試算した結果、企画メーカー化(=仕入先製造による自社独自の新商品の開発)を進めることで粗利益率が倍増することが分かりました。そこで、一般商品者や販売先のニーズを踏まえて仕入先の商品を改良することができるというオーナー様の企画力を活かし、毎年20商品程の試作品開発を実施し、毎年5商品程の商品化が実現しました。
●時間と現金の捻出
一般的に、独自性が高く、粗利率が高い新商品開発には時間がかかります。しかし、お土産市場の先行きが不透明であることを踏まえると、経営改善を急ぐ必要がありました。
そこで、以下の対策を立て実行しました。
①オーナー様の帳簿付けなどの経理業務の削減と、これまで未実施だった売上分析などによる迅速な経営判断の実施のため、当社コンサルタントの中島税理士に数値資料関係を全て委託する。その結果、時間を捻出する。
②有利子負債に関して返済猶予または低額返済を実施することで、現金を捻出する。
③オーナー様が実施していたルート営業は従業員に全て移管することで時間を捻出する。また、空いた時間を活用して企画営業全てを当面の間オーナー様が実施することで時間を有効活用する。
④営業労力を最小限に抑えるため、利益が出ている既存商品を水平展開できる小売店に限定した上で、販路先のエリアを北部九州から広げることで利益を確保する。新規営業活動の際に、開発中の試作品の評価ももらうことで、後々の取引にもつなげる。
「事業の選択と集中」はよく聞く言葉ですが、サンクコスト(埋没費用)を考えるあまり、実行に移すことができる企業は非常に少ないと感じています。また、選択と集中を実行する際に、それぞれの目的と、そのための手段を間違ってしまい、上手く機能しない場合も多々あります。私自身も前職では失敗してしまったことも多々あり、それらがコンサルタントとして現在に生きていると感じています。

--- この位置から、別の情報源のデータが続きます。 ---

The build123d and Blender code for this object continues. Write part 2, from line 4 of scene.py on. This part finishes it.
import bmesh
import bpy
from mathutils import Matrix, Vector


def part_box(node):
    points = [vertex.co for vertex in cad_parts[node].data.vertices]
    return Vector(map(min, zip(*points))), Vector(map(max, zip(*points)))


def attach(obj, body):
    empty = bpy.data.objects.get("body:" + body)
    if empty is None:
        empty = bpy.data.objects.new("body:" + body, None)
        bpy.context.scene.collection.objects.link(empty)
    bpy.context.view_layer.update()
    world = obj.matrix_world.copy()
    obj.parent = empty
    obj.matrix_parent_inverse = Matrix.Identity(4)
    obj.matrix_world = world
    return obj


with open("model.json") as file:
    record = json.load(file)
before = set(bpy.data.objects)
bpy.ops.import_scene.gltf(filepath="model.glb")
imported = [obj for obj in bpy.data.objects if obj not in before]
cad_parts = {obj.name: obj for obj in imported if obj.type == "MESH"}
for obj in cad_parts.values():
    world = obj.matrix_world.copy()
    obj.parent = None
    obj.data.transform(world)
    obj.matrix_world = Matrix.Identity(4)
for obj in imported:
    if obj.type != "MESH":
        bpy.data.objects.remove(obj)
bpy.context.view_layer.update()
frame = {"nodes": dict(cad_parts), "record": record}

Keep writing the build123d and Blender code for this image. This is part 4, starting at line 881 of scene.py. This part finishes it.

選択と集中が上手くいくと、売上高増加、利益高増加につながると確信しています。
当企業をご支援させていただき、3年程の月日が流れました。当初はオーナー様主導で進めていた新商品開発や販路開拓も従業員に一部移管できるようになり、全社的な企画メーカー化が進んでいます。
その結果、卸売業の要である仕入先は60社程が100社程まで、販売先は100社程が150社程まで拡大しています。また、粗利率も10%程が23%程まで改善しました。そして、当企業の売上高は2倍増、営業利益は3倍増と、3年前に立てた事業計画以上の結果となり、今後も更なる拡大が見込まれます。